More about the little women
Louisa May Alcott captured the spirit of a loving family in "Little Women," the ultimate coming-of-age story. In "Good Wives," the second half of the "Little Women" story (and the second part of an ongoing family saga), Alcott takes her little women out of teenage hijinks and into a darker, more adult place.
The book opens with Meg March's wedding to John Brooke -- he's not the wealthy man of her dreams, but he is the man she loves. As Meg learns that it's a struggle to be a poor man's wife, her sisters Jo and Amy are stretching their own wings -- Amy is becoming an accomplished young artist, and Jo is letting "genius burn" as a published writer. Beth, who has never recovered from her bout of scarlet fever, is still a fragile homebody.
Things take an unexpected turn when Aunt March invites Amy to go to Europe with her -- a trip Jo has wanted for years. To make things worse, Beth is in love with Laurie... but then Laurie proposes to Jo. When she rejects him, he storms away to Europe. Jo leaves as well, to be a governess and a writer in the city, but returns home to find Beth slowly wilting away. Tragedy, love and new life will bring the family back together in unexpected ways.
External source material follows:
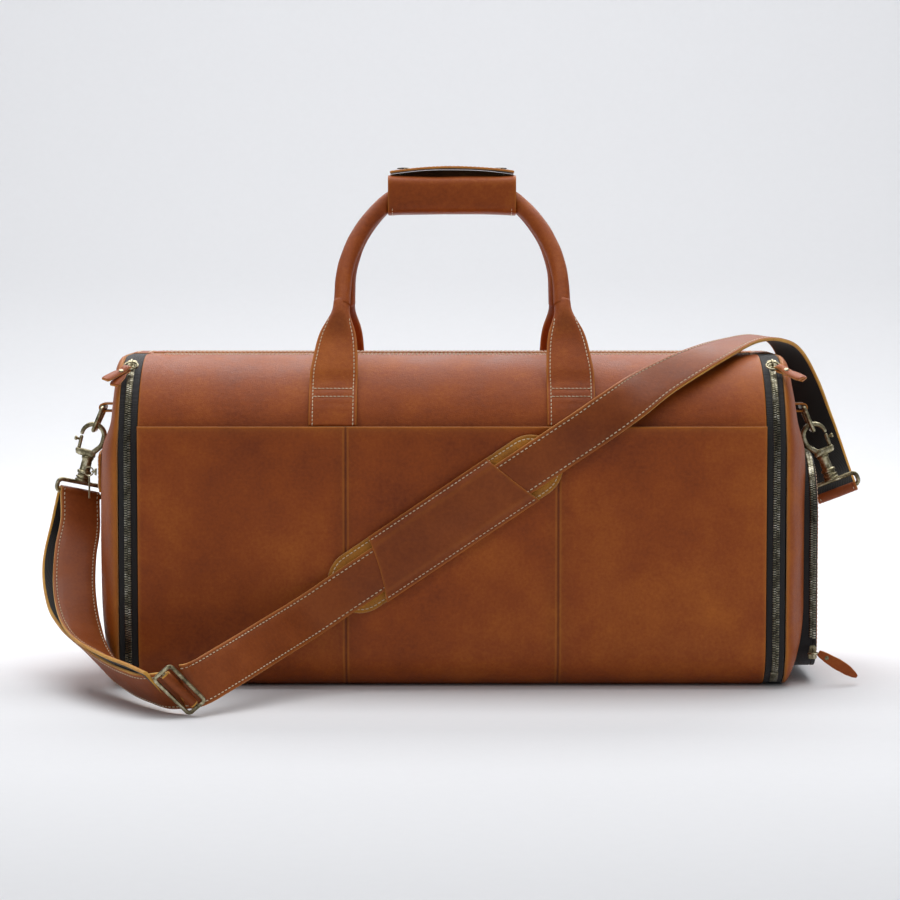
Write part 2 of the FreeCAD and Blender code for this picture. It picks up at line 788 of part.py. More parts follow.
def strap_sleeve(hanger):
    """The strap's end folded round the ring's lower bar."""
    bottom, half = strap_ring_corners(hanger)[1:]
    across = V(half).normalize()
    outer = cylinder(bottom - across * 18.5, across, 5.6, 37.0)
    return outer.cut(cylinder(bottom - across * 20, across, 2.2, 40.0))


def slider_bar_frame():
    """Direction of the buckle's bar and the way it faces."""
    return V(0.68, 0.16, -0.72).normalize(), V(-0.1, -0.96, -0.2)


buckle_centre = V(-225.0, -281.0, 22.7)


def slide_buckle():
    """Flat rectangular frame with a middle bar; the strap's length is set through it."""
    across, facing = slider_bar_frame()
    outer = box(-11.0, 11.0, -22.3, 22.3, -1.6, 1.6)
    corners = [e for e in outer.Edges if abs(e.tangentAt(e.FirstParameter).z) > 0.9]
    outer = outer.makeFillet(4.0, corners)
    left = box(-7.8, -1.7, -19.2, 19.2, -3, 3)
    right = box(1.7, 7.8, -19.2, 19.2, -3, 3)
    frame = outer.cut(left).cut(right)
    along = across.cross(facing)
    return place(frame, buckle_centre, along, facing)


def strap_long_run():
    """From the buckle across the front, over the shoulder and round to the right ring."""
    u, w = pad_centre
    c, s = math.cos(strap_slope), math.sin(strap_slope)
    flat = (s, 0, -c)

    def on_line(distance):
        return (u + distance * c, -strap_plane, w + distance * s)

    bottom, half = strap_ring_corners(right_hanger)[1:]
    end = bottom + strap_offset(right_hanger)
    run = ribbon([
        ((-213, -277, 25), (0.66, 0.15, -0.73)), ((-188, -247, 37), (0.62, 0.12, -0.78)),
        ((-152, -193, 54), (0.58, 0.05, -0.81)), ((-122, -154, 69), (0.56, 0.0, -0.83)),
        (on_line(-107), flat), (on_line(-90), flat), (on_line(110), flat), (on_line(153), flat),
        ((150, -134.5, 251), (0.59, -0.24, -0.77)), ((177, -112.5, 268), (0.62, -0.535, -0.573)),
        ((226, -80, 292), (0.725, -0.639, -0.258)), ((262, -30, 303), (0.74, -0.67, -0.02)),
        ((289, 3, 304), (0.70, -0.71, -0.08)), ((309, 27, 295.5), (0.67, -0.73, -0.14)),
        ((327, 44, 262), (0.74, -0.67, 0.0)), ((339, 48, 224), (0.84, -0.50, 0.12)),
        (tuple(end + V(-4.2, 21.0, 18.2)), (0.92, -0.3, 0.28)), (tuple(end), tuple(half)),
    ])
    return run.fuse(strap_sleeve(right_hanger))


def strap_short_loop():
    """From the buckle's bar up to the left ring, round it and back down to the buckle."""
    bottom, half = strap_ring_corners(left_hanger)[1:]
    offset = strap_offset(left_hanger)
    near = ribbon([
        (tuple(bottom - offset), tuple(half)),
        ((-339.5, -20, 135), (0.86, 0.38, -0.25)), ((-340, -50, 112), (0.92, 0.20, -0.20)),
        ((-337, -84, 84), (0.93, 0.25, -0.10)), ((-328, -120, 60), (0.90, 0.36, -0.20)),
        ((-313, -158, 43), (0.80, 0.44, -0.42)), ((-286, -205, 32), (0.68, 0.42, -0.60)),
        ((-258, -247, 26), (0.66, 0.28, -0.70)), ((-243, -271, 23), (0.66, 0.2, -0.72)),
    ])
    far = ribbon([
        (tuple(bottom + offset), tuple(half)),
        ((-352, 5, 130), (0.86, 0.42, -0.20)), ((-355, -26, 95), (0.88, 0.45, -0.05)),
        ((-346, -66, 66), (0.86, 0.50, -0.06)), ((-331, -106, 46), (0.78, 0.50, -0.36)),
        ((-312, -152, 31), (0.60, 0.36, -0.70)), ((-285, -203, 22.0), (0.58, 0.30, -0.76)),
        ((-264, -240, 19.5), (0.60, 0.26, -0.75)), ((-247, -263, 18.8), (0.64, 0.2, -0.74)),
    ])
    return near.fuse(far).fuse(strap_sleeve(left_hanger))


# ---- shoulder pad -----------------------------------------------------------------------------------------
def pad_place(shape):
    """Set a shape made along X, width along Y and thickness along Z, flat on the strap's line."""
    c, s = math.cos(strap_slope), math.sin(strap_slope)
    return place(shape, V(pad_centre[0], 0, pad_centre[1]), V(c, 0, s), V(0, -1, 0))


def pad_outline(half_length_, half_width, tip, z):
    """Long shape with rounded, narrowed ends."""
    shoulder = half_length_ - 16.0
    right = [line(V(-shoulder, -half_width, z), V(shoulder, -half_width, z)),
             line(V(shoulder, -half_width, z), V(half_length_ - 6, -tip, z)),
             arc(V(half_length_ - 6, -tip, z), V(half_length_, 0, z), V(half_length_ - 6, tip, z)),
             line(V(half_length_ - 6, tip, z), V(shoulder, half_width, z)),
             line(V(shoulder, half_width, z), V(-shoulder, half_width, z)),
             line(V(-shoulder, half_width, z), V(-half_length_ + 6, tip, z)),
             arc(V(-half_length_ + 6, tip, z), V(-half_length_, 0, z), V(-half_length_ + 6, -tip, z)),
             line(V(-half_length_ + 6, -tip, z), V(-shoulder, -half_width, z))]
    return Part.Wire(right)


def pad_base():
    low = pocket_outer + 0.5
    high = strap_plane - 0.5 * strap_thickness - gap
    return pad_place(extruded(pad_outline(118.0, 28.0, 17.0, low), V(0, 0, high - low)))


def pad_sleeve():
    """Leather cover over the strap, sewn to the base along both long edges."""
    half_x, half_y = 72.0, 28.0
    low = strap_plane - 0.5 * strap_thickness - gap
    top = strap_plane + 0.5 * strap_thickness + 2.3
    body = box(-half_x, half_x, -half_y, half_y, low, top)
    channel_y = 0.5 * strap_width + 0.8
    channel_top = strap_plane + 0.5 * strap_thickness + gap
    return pad_place(body.cut(box(-big, big, -channel_y, channel_y, low - 1, channel_top)))


def main():
    os.makedirs("parts", exist_ok=True)
    shapes = {
        "front_panel": front_panel(), "back_panel": back_panel(), "bottom_panel": bottom_panel(),
        "front_pocket": front_pocket(), "mouth_end_patches": mouth_end_patches(),
        "lining": lining(), "base_board": base_board(),
        "left_end_panel": left_end_panel(), "right_end_panel": right_end_panel(),
        "shoe_pouch": shoe_pouch(), "shoe_door": shoe_door(),
        "shoe_frame_zip": shoe_frame_zip(), "shoe_door_zip": shoe_door_zip(),
        "shoe_zip_slider": shoe_slider(), "shoe_zip_pull": shoe_pull(),
        "main_zip_slider": main_slider(), "main_zip_pull": main_pull(),
        "side_pocket_welt": pocket_welt(), "side_pocket_zip": pocket_zip(),
        "side_pocket_slider": pocket_slider(), "side_pocket_pull": pocket_pull(),
        "handle_bases": front_and_back(handle_tabs()),
        "handle_necks": front_and_back(handle_necks()),
        "front_handle_tube": handle_tube(), "back_handle_tube": mirrored_y(handle_tube()),
        "handle_cores": front_and_back(handle_bar(core_radius)),
        "grip_wrap": grip_wrap(), "grip_padding": grip_padding(), "grip_flap": grip_flap(),
        "snap_caps": snap_caps(), "snap_studs": snap_studs(),
        "slide_buckle": slide_buckle(), "strap_long_run": strap_long_run(),
        "strap_short_loop": strap_short_loop(),
        "shoulder_pad_base": pad_base(), "shoulder_pad_sleeve": pad_sleeve(),
    }
    for name, side in (("left", -1), ("right", 1)):
        shapes[name + "_end_gusset"] = end_gusset(side)
        shapes[name + "_end_zip"] = end_zip(side)
        shapes[name + "_end_zip_slider"] = end_slider(side)
        shapes[name + "_end_zip_pull"] = end_pull(side)
    for name, sign in (("front", -1), ("back", 1)):
        shapes[name + "_mouth_lip"] = lip(sign)
        shapes[name + "_mouth_zip"] = lip_zip(sign)
    for name, hanger in (("left", left_hanger), ("right", right_hanger)):
        shapes[name + "_ring_tab"] = ring_tab(hanger)
        shapes[name + "_d_ring"] = d_ring(hanger)
        shapes[name + "_hook"] = hook(hanger)
        shapes[name + "_hook_bolt"] = hook_bolt(hanger)
        shapes[name + "_strap_ring"] = strap_ring(hanger)
    for name, shape in shapes.items():
        save(name, shape)


main()
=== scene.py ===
"""Looks of the leather duffel bag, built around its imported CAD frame.

Sizes are in millimetres and turned to metres when a mesh is made. X runs along the bag,
-Y is its front and +Z is up.
"""
import math

import bmesh
import bpy
import numpy as np
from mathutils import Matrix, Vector


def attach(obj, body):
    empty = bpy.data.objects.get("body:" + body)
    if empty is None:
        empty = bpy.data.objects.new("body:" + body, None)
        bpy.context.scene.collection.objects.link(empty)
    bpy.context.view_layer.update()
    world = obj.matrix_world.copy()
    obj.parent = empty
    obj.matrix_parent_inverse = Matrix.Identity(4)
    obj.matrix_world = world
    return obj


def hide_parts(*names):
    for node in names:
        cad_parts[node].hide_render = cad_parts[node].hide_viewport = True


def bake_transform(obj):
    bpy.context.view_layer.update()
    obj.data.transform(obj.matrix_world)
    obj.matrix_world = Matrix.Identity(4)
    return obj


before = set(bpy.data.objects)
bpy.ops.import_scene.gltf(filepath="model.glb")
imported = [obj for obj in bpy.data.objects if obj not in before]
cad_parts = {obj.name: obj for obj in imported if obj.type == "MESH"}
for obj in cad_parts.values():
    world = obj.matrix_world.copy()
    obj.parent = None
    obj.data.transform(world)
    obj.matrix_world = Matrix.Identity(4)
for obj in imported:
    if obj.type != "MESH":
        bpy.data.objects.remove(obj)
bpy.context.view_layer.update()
MM = 0.001

# ---- camera ----
camera_data = bpy.data.cameras.new("camera")
camera_data.lens = 114.5
camera = bpy.data.objects.new("camera", camera_data)
bpy.context.scene.collection.objects.link(camera)
camera.location = (-0.0018, -2.624, 0.3845)
aim = Vector((-0.0018, -0.13, 0.2105)) - camera.location
camera.rotation_euler = aim.to_track_quat("-Z", "Y").to_euler()
bpy.context.scene.camera = camera


# ---- materials ----
def srgb(text):
    """Linear colour from a hex value."""
    parts = [int(text[i:i + 2], 16) / 255 for i in (0, 2, 4)]
    return tuple(((c + 0.055) / 1.055) ** 2.4 if c > 0.04045 else c / 12.92 for c in parts) + (1.0,)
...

It always hurts to grow up, and the events of "Good Wives" are no exception. It's a much more adult book than the first "Little Women," with the girls finding out about love, marriage, careers, artistic attempts and the loss of loved ones. There's plenty of humor -- Jo's disastrous housecalls and Amy's equally disastrous dinner party -- but it's muted.
Alcott's writing, surprisingly, doesn't change much -- it's still funny, weird and highly detailed, but also full of sweetness and pathos. And while the book has some sad endings, the overall feel is that life goes on and things always turn out, if not happily, then for the best -- there are marriages, babies, and new beginnings for everyone. And it ends with a lead-in to the sequel, "Little Men," with Jo and Professor Bhaer adopting a bunch of boys as unruly as Jo was.
Jo is the same old Jo, with her foot in her mouth and her fierce independence. But she does become more mature and less prickly. Beth is almost a nonentity, wasting away until leaving the book altogether; Meg seems rather ditzy as a housewife, but apparently is shown as a Marmee-in-training. Amy does the best of all, becoming a vivid, funny character almost as likable as Jo.
The second part of "Little Women" is "Good Wives" -- a very different kind of story about the March girls. But if anything, it's a more beautiful and sweeter one.